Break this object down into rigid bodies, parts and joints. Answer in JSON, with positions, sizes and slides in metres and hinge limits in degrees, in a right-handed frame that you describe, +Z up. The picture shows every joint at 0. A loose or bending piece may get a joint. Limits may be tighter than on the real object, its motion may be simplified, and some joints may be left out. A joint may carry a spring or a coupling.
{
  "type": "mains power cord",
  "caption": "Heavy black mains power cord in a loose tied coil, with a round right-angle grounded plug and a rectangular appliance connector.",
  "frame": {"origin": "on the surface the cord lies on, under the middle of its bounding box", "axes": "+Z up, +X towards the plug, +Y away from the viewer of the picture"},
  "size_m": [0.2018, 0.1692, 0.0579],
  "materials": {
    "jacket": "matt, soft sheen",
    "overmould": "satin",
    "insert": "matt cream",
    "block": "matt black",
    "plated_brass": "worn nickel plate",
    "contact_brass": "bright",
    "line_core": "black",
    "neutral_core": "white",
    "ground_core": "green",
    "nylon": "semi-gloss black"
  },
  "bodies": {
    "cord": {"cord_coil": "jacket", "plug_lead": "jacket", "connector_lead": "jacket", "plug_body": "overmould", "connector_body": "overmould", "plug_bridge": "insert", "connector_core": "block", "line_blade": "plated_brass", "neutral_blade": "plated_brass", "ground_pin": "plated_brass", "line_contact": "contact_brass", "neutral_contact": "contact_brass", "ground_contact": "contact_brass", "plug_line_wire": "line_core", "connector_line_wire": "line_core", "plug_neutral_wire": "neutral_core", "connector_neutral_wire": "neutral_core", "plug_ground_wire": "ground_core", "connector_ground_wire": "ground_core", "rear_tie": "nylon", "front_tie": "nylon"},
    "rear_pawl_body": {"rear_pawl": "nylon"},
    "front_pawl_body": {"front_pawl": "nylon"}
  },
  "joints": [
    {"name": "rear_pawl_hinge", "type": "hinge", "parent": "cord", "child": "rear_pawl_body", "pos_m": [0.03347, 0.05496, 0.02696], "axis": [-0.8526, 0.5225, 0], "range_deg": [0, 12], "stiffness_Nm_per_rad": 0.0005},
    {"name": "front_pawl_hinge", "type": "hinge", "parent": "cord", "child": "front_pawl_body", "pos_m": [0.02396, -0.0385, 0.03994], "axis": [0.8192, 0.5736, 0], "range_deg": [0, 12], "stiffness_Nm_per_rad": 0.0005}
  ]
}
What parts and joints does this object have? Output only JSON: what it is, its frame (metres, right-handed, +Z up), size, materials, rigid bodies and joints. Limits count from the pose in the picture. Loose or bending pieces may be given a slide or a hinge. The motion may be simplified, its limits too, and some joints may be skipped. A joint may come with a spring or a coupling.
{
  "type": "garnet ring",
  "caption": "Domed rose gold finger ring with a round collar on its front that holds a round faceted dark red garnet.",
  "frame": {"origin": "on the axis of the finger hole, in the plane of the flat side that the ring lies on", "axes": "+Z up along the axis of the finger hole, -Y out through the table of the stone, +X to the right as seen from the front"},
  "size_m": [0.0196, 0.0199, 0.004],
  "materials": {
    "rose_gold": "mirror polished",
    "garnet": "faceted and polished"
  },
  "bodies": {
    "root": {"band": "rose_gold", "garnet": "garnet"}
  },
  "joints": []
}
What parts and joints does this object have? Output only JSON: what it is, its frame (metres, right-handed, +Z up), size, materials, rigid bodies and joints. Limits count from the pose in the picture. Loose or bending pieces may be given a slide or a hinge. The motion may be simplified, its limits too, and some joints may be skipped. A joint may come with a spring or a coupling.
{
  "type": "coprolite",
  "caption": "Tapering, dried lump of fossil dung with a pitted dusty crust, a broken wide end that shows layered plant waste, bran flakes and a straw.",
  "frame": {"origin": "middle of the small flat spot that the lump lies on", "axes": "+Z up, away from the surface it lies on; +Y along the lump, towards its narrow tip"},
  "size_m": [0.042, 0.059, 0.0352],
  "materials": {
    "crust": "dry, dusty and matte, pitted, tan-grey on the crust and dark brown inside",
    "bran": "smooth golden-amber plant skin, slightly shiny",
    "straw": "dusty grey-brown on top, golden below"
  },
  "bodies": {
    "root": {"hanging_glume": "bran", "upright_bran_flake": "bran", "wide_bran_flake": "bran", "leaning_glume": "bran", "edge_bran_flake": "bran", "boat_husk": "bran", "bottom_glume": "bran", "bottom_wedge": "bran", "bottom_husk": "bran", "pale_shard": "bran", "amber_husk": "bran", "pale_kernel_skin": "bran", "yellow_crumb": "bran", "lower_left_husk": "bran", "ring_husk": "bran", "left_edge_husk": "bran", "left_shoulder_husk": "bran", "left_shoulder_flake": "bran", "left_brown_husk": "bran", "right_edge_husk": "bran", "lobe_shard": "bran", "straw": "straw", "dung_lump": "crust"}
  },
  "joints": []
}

WHAT THE TASK REQUIRES: Report how many lines of the entries hold the word "that". Nothing else is needed.

EXERCISE SOLUTION: 5